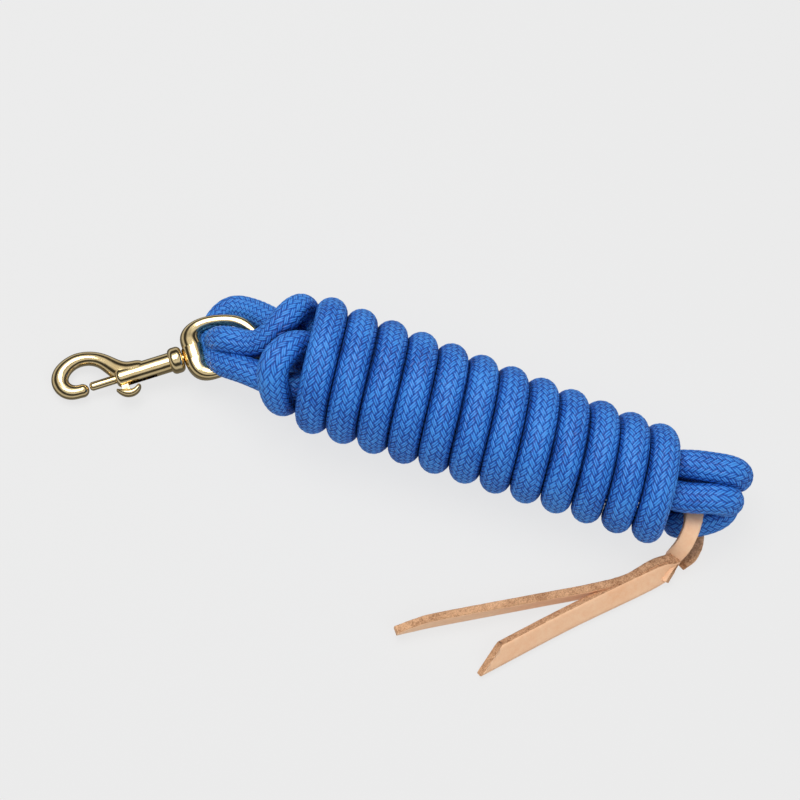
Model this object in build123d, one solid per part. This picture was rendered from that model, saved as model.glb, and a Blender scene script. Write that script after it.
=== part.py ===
from build123d import *
from math import cos, pi, radians, sin, tan
import os

# Lead rope with a swivel bolt snap and a leather popper, tied up as a hank.
#
# Millimetres. +X runs along the hank from the snap's end to the popper's end, +Z is up, and the
# hank lies on the plane z = 0. The origin is at the bottom centre of the whole object's box.

# ------------------------------------------------------------------ driving dimensions
ROPE_D = 14.0                    # braided rope
ROPE_R = ROPE_D / 2

# Layout: routes are written about the hank's own axis, then moved by this to the row's origin.
SHIFT_X = -4.76
SHIFT_Y = 35.96

# Hank
HANK_LEFT_X = -45.0              # face at the snap's end
HANK_RIGHT_X = 127.0             # face at the popper's end
HANK_LEFT_R = 31.0               # outer radius over the wraps
HANK_RIGHT_R = 26.7
HANK_EDGE_R = 6.0                # the outermost wraps round the ends off

# Snap, along its own axis: x from the hook towards the eye, y across in the hook's plane
SNAP_PLACE = (-112.0, -20.7, 10.6)
SNAP_YAW = 35.4                  # degrees from +X
SNAP_RISE = 10.5                 # degrees, the eye end is higher
BARREL_R = 4.4
BARREL_FRONT = -13.6
BARREL_REAR = 12.0
BARREL_EDGE_R = 2.2
BEAD_R = 6.0
BEAD_FRONT = 11.3
BEAD_REAR = 17.6
BEAD_EDGE_R = 2.3
GUIDE_BACK = -12.2               # inner face of the barrel's front wall
BORE_R = 2.75
RUNNING_GAP = 0.05               # radial clearance of the bolt and of the swivel
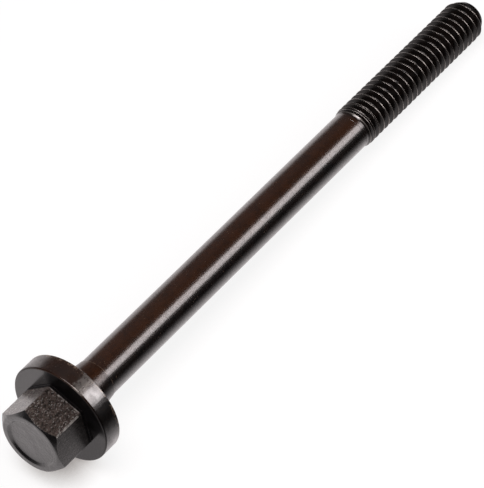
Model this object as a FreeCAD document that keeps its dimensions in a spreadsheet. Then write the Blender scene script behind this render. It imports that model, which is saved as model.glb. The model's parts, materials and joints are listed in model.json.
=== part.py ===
"""Cylinder head bolt: hexagon head with an integral flange, tapered neck, reduced shank and
rolled thread with a chamfered point. It is one forging, so it is one solid. Millimetres, +Z up.

The bolt lies as it comes to rest on a level surface: on the rear edge of its flange and on the
last thread crests, with its axis along +X and dipping slightly towards the point. The origin is
under the middle of the bolt, on the surface.
"""
import FreeCAD, Part
import math
import os
import Sketcher

NODE = "cylinder_head_bolt"

# Driving dimensions, in millimetres and degrees. Lengths along the bolt start at the bearing
# face, which is the rear face of the flange.
SIZES = {
    "across_flats": 16.0,
    "hexagon_turn": 16.1,
    "corner_round": 0.35,
    "head_height": 15.2,
    "top_face_dia": 15.5,
    "top_chamfer": 40.0,
    "dish_dia": 13.0,
    "dish_floor_dia": 11.6,
    "dish_depth": 0.6,
    "flange_dia": 26.2,
    "flange_thickness": 4.9,
    "flange_front_bevel": 0.5,
    "flange_rear_bevel": 0.3,
    "seat_dia": 14.4,
    "seat_flare": 1.0,
    "neck_dia": 12.2,
    "neck_end_dia": 10.4,
    "neck_length": 8.0,
    "shank_dia": 10.1,
    "thread_dia": 11.0,
    "root_dia": 8.7,
    "thread_pitch": 2.0,
    "flank_angle": 30.0,
    "swell_start": 104.6,
    "swell_end": 107.4,
    "groove_start": 108.2,
    "runout_turns": 1.5,
    "point_dia": 7.9,
    "point_length": 2.65,
    "bolt_length": 156.1,
}

# How far the thread's cutters reach past the crests, and how far out the corner chamfer's cutter
# reaches as a share of the size across flats.
CUTTER_MARGIN = 0.15
CHAMFER_REACH = 0.65

# The hexagon's sides, the turn from one to the next, and how a side leans from its first corner.
SIDES = 6
SIDE_TURN = 360 / SIDES
SIDE_LEAN = 90 + SIDE_TURN / 2

# Lengths closer than this count as the same, and edges longer than this can be long corners.
SAME_LENGTH = 1e-4
LONG_EDGE = 1.0

# The least volume in cubic millimetres that a thread cut has to take away.
LEAST_CUT = 1.0


def make_sheet(doc):
    """Put the driving dimensions into a spreadsheet, one named cell each."""
    sheet = doc.addObject("Spreadsheet::Sheet", "sizes")
    for row, (name, value) in enumerate(SIZES.items(), start=1):
        sheet.set(f"A{row}", name)
        sheet.set(f"B{row}", str(value))
        sheet.setAlias(f"B{row}", name)
    doc.recompute()
    return sheet


def origin_plane(body, role):
    """Return one of the body's own origin planes, such as XZ_Plane."""
    return next(item for item in body.Origin.OriginFeatures if item.Role == role)


def flat_sketch(body, name, role):
    """Add an empty sketch on one of the body's origin planes."""
    sketch = body.newObject("Sketcher::SketchObject", name)
    sketch.AttachmentSupport = [(origin_plane(body, role), "")]
    sketch.MapMode = "FlatFace"
    return sketch


def bind_distance(sketch, kind, line, value, expression):
    """Tie one coordinate of a line's first point to an expression, measured from the origin."""
    if abs(value) < SAME_LENGTH:
        axis = -1 if kind == "DistanceY" else -2
        sketch.addConstraint(Sketcher.Constraint("PointOnObject", line, 1, axis))
        return
    if value > 0:
        ends, sign = (-1, 1, line, 1), ""
    else:
        ends, sign = (line, 1, -1, 1), "-"
    index = sketch.addConstraint(Sketcher.Constraint(kind, *ends, abs(value)))
    sketch.setExpression(f"Constraints[{index}]", f"{sign}({expression})")


def polygon_sketch(body, sheet, name, corners):
    """Draw a closed half section in the XZ plane from (along the bolt, radius) expressions."""
    sketch = flat_sketch(body, name, "XZ_Plane")
    points = [tuple(float(sheet.evalExpression(text)) for text in corner) for corner in corners]
    count = len(points)
    for index, start in enumerate(points):
        end = points[(index + 1) % count]
        sketch.addGeometry(Part.LineSegment(FreeCAD.Vector(*start, 0), FreeCAD.Vector(*end, 0)))
    for index in range(count):
        sketch.addConstraint(Sketcher.Constraint("Coincident", index, 2, (index + 1) % count, 1))
    for index, (point, corner) in enumerate(zip(points, corners)):
        bind_distance(sketch, "DistanceX", index, point[0], corner[0])
        bind_distance(sketch, "DistanceY", index, point[1], corner[1])
    return sketch


def add_revolved(body, kind, name, sketch):
    """Turn a half section about the bolt's axis, adding (Revolution) or cutting (Groove)."""
    feature = body.newObject(f"PartDesign::{kind}", name)
    feature.Profile = sketch
    feature.ReferenceAxis = (sketch, ["H_Axis"])
    feature.Angle = 360
    return feature


def circle_edge(shape, along, radius):
    """Name the full circle about the bolt's axis at a place along it and of a radius."""
    for index, edge in enumerate(shape.Edges, start=1):
        curve = edge.Curve
        if not isinstance(curve, Part.Circle) or abs(curve.Radius - radius) > SAME_LENGTH:
            continue
        if curve.Center.distanceToPoint(FreeCAD.Vector(along, 0, 0)) < SAME_LENGTH:
            return f"Edge{index}"
    raise RuntimeError(f"no circle of radius {radius} at {along}")


def turned_blank(body, sheet):
    """Turn the flange, the flared and tapered neck, the reduced shank and the thread blank."""
    sketch = polygon_sketch(body, sheet, "turned_section", [
        ("-sizes.flange_thickness", "0"),
        ("-sizes.flange_thickness", "sizes.flange_dia / 2"),
        ("0", "sizes.flange_dia / 2"),
        ("0", "sizes.seat_dia / 2"),
        ("sizes.seat_flare", "sizes.neck_dia / 2"),
        ("sizes.neck_length", "sizes.neck_end_dia / 2"),
        ("sizes.neck_length", "sizes.shank_dia / 2"),
        ("sizes.swell_start", "sizes.shank_dia / 2"),
        ("sizes.swell_end", "sizes.thread_dia / 2"),
        ("sizes.bolt_length - sizes.point_length", "sizes.thread_dia / 2"),
        ("sizes.bolt_length", "sizes.point_dia / 2"),
        ("sizes.bolt_length", "0"),
    ])
    return add_revolved(body, "Revolution", "turned_blank", sketch)


def bevel_flange(body, sheet, blank):
    """Bevel the flange's front and rear rims."""
    last = blank
    for name, along in (("flange_front_bevel", -sheet.flange_thickness), ("flange_rear_bevel", 0)):
        body.Document.recompute()
        rim = circle_edge(last.Shape, along, sheet.flange_dia / 2)
        bevel = body.newObject("PartDesign::Chamfer", name)
        bevel.Base = (last, [rim])
        bevel.setExpression("Size", f"sizes.{name}")
        last = bevel


def hexagon(body, sheet):
    """Raise the hexagon from the flange's front face to the top of the head."""
    sketch = flat_sketch(body, "hexagon_section", "YZ_Plane")
    outer = sheet.across_flats / 2 / math.cos(math.radians(SIDE_TURN / 2))
    for index in range(SIDES):
        start, end = (math.radians(sheet.hexagon_turn + SIDE_TURN * step)
                      for step in (index, index + 1))
        sketch.addGeometry(Part.LineSegment(
            FreeCAD.Vector(outer * math.cos(start), outer * math.sin(start), 0),
            FreeCAD.Vector(outer * math.cos(end), outer * math.sin(end), 0)))
    guide = sketch.addGeometry(Part.Circle(FreeCAD.Vector(), FreeCAD.Vector(0, 0, 1), outer), True)
    sketch.addConstraint(Sketcher.Constraint("Coincident", guide, 3, -1, 1))
    size = sketch.addConstraint(Sketcher.Constraint("Diameter", guide, 2 * outer))
    sketch.setExpression(f"Constraints[{size}]", f"sizes.across_flats / cos({SIDE_TURN / 2} deg)")
    for index in range(SIDES):
        sketch.addConstraint(Sketcher.Constraint("Coincident", index, 2, (index + 1) % SIDES, 1))
        sketch.addConstraint(Sketcher.Constraint("PointOnObject", index, 1, guide))
    for index in range(1, SIDES):
        sketch.addConstraint(Sketcher.Constraint("Equal", 0, index))
    first_side = math.radians(sheet.hexagon_turn + SIDE_LEAN)
    turn = sketch.addConstraint(Sketcher.Constraint("Angle", 0, first_side))
    sketch.setExpression(f"Constraints[{turn}]", f"(sizes.hexagon_turn + {SIDE_LEAN}) * 1 deg")
    pad = body.newObject("PartDesign::Pad", "hexagon_head")
    pad.Profile = sketch
    pad.Reversed = True
    pad.setExpression("Length", "sizes.head_height")
    return pad


def chamfer_head(body, sheet):
    """Turn off the hexagon's corners at the top and sink the shallow dish."""
    reach = f"sizes.across_flats * {CHAMFER_REACH}"
    corner_chamfer = polygon_sketch(body, sheet, "chamfer_section", [
        ("-sizes.head_height", "sizes.top_face_dia / 2"),
        ("-sizes.head_height", reach),
        (f"-sizes.head_height + ({reach} - sizes.top_face_dia / 2) * tan(sizes.top_chamfer * 1 deg)",
         reach),
    ])
    add_revolved(body, "Groove", "top_chamfer_cut", corner_chamfer)
    body.Document.recompute()
    dish = polygon_sketch(body, sheet, "dish_section", [
        ("-sizes.head_height", "0"),
        ("-sizes.head_height", "sizes.dish_dia / 2"),
        ("-sizes.head_height + sizes.dish_depth", "sizes.dish_floor_dia / 2"),
        ("-sizes.head_height + sizes.dish_depth", "0"),
    ])
    return add_revolved(body, "Groove", "top_dish", dish)


def round_corners(body, sheet, head):
    """Round the hexagon's long corners."""
    corners = []
    for index, edge in enumerate(head.Shape.Edges, start=1):
        start, end = edge.Vertexes[0].Point, edge.Vertexes[-1].Point
        lengthwise = isinstance(edge.Curve, Part.Line) and abs(start.x - end.x) > LONG_EDGE
        if lengthwise and math.hypot(start.y, start.z) > sheet.across_flats / 2:
            corners.append(f"Edge{index}")
    rounding = body.newObject("PartDesign::Fillet", "hexagon_corners")
    rounding.Base = (head, corners)
    rounding.setExpression("Radius", "sizes.corner_round")
    return rounding


def cut_groove(body, sheet, name, towards_head):
    """Cut a right-hand V groove along a helix from where the full thread starts.

    Towards the point it is the thread. Towards the head it climbs a cone and runs out.
    """
    outside = f"(sizes.thread_dia / 2 + {CUTTER_MARGIN})"
    reach = f"({outside} - sizes.root_dia / 2) * tan(sizes.flank_angle * 1 deg)"
    sketch = polygon_sketch(body, sheet, f"{name}_section", [
        ("sizes.groove_start", "sizes.root_dia / 2"),
        (f"sizes.groove_start + {reach}", outside),
        (f"sizes.groove_start - {reach}", outside),
    ])
    body.Document.recompute()
    groove = body.newObject("PartDesign::SubtractiveHelix", name)
    groove.Profile = sketch
    groove.ReferenceAxis = (sketch, ["H_Axis"])
    groove.LeftHanded = False
    groove.Reversed = towards_head
    groove.setExpression("Pitch", "sizes.thread_pitch")
    if towards_head:
        groove.Mode = "pitch-turns-angle"
        groove.setExpression("Turns", "sizes.runout_turns")
        groove.setExpression("Angle", "atan((sizes.shank_dia - sizes.root_dia) / 2"
                                      " / (sizes.runout_turns * sizes.thread_pitch))")
    else:
        groove.Mode = "pitch-height-angle"
        groove.setExpression("Height", "sizes.bolt_length + sizes.thread_pitch - sizes.groove_start")
    return groove


def cut_thread(body, sheet):
    """Cut the thread and its run-out, and check that each one really removes material."""
    for name, towards_head in (("thread_groove", False), ("thread_runout", True)):
        before = body.Shape.Volume
        cut_groove(body, sheet, name, towards_head)
        body.Document.recompute()
        if body.Shape.Volume > before - LEAST_CUT:
            raise RuntimeError(f"{name} cuts nothing")


def rest_placement(sheet):
    """Lay the bolt on the flange's rear edge and the last full thread crest."""
    crest_along = sheet.bolt_length - sheet.point_length
    crest_drop = sheet.thread_dia / 2
    edge_along = -sheet.flange_rear_bevel
    edge_drop = sheet.flange_dia / 2
    tilt = math.atan2(edge_drop - crest_drop, crest_along - edge_along)
    height = crest_along * math.sin(tilt) + crest_drop * math.cos(tilt)
    rear = -sheet.head_height * math.cos(tilt) - sheet.top_face_dia / 2 * math.sin(tilt)
    front = sheet.bolt_length * math.cos(tilt) + sheet.point_dia / 2 * math.sin(tilt)
    turn = FreeCAD.Rotation(FreeCAD.Vector(0, 1, 0), math.degrees(tilt))
    return FreeCAD.Placement(FreeCAD.Vector(-(rear + front) / 2, 0, height), turn)


def check_document(doc):
    """Stop when any object of the document failed to build."""
    for item in doc.Objects:
        if {"Invalid", "Error"} & set(item.State):
            raise RuntimeError(f"{item.Name} failed to build: {item.State}")


def main():
    """Build the bolt, check it and write it out."""
    doc = FreeCAD.newDocument("bolt")
    sheet = make_sheet(doc)
    body = doc.addObject("PartDesign::Body", NODE)
    body.Label = NODE
    blank = turned_blank(body, sheet)
    bevel_flange(body, sheet, blank)
    doc.recompute()
    hexagon(body, sheet)
    doc.recompute()
    head = chamfer_head(body, sheet)
    doc.recompute()
    round_corners(body, sheet, head)
    doc.recompute()
    cut_thread(body, sheet)
    body.Placement = rest_placement(sheet)
    doc.recompute()
    check_document(doc)
    shape = body.Shape
    if shape.isNull() or not shape.isValid() or len(shape.Solids) != 1:
        raise RuntimeError("the bolt is not one valid solid")
    os.makedirs("parts", exist_ok=True)
    shape.exportStep(f"parts/{NODE}.step")
    box = shape.BoundBox
    print(f"{NODE}: volume {shape.Volume:.1f} mm3, {box.XLength:.2f} x {box.YLength:.2f} x "
          f"{box.ZLength:.2f} mm")


main()
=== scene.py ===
"""Cylinder head bolt in black oxide steel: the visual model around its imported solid.

The bolt is one forging, so it is one piece. It is modelled lying along +X in millimetres, with
x = 0 at the bearing face under the flange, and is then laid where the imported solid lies.
"""
import json
import logging
import math
from contextlib import contextmanager
from dataclasses import dataclass, field
from enum import Enum
from functools import cached_property
from typing import Callable, Iterator, Optional, Union

import bmesh
import bpy
from mathutils import Matrix, Vector


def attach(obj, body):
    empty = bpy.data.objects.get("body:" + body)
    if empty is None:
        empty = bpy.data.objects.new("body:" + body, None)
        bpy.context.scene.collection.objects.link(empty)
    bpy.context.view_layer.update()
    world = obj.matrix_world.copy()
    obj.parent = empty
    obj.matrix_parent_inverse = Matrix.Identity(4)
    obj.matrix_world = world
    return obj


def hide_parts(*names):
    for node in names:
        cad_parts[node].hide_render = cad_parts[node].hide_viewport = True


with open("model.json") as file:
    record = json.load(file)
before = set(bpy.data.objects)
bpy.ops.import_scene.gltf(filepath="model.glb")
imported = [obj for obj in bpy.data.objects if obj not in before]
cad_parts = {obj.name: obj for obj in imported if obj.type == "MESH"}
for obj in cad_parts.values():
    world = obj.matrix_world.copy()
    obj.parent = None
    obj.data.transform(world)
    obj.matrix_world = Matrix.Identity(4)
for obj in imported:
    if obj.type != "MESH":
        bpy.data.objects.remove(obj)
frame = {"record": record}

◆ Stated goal
Repeat exactly the lines from the one containing "bpy.context.scene.collection.objects.link(empty)" through the one containing "obj.data.transform(world)", both included, and nothing else.

◆ Task result
        bpy.context.scene.collection.objects.link(empty)
    bpy.context.view_layer.update()
    world = obj.matrix_world.copy()
    obj.parent = empty
    obj.matrix_parent_inverse = Matrix.Identity(4)
    obj.matrix_world = world
    return obj


def hide_parts(*names):
    for node in names:
        cad_parts[node].hide_render = cad_parts[node].hide_viewport = True


with open("model.json") as file:
    record = json.load(file)
before = set(bpy.data.objects)
bpy.ops.import_scene.gltf(filepath="model.glb")
imported = [obj for obj in bpy.data.objects if obj not in before]
cad_parts = {obj.name: obj for obj in imported if obj.type == "MESH"}
for obj in cad_parts.values():
    world = obj.matrix_world.copy()
    obj.parent = None
    obj.data.transform(world)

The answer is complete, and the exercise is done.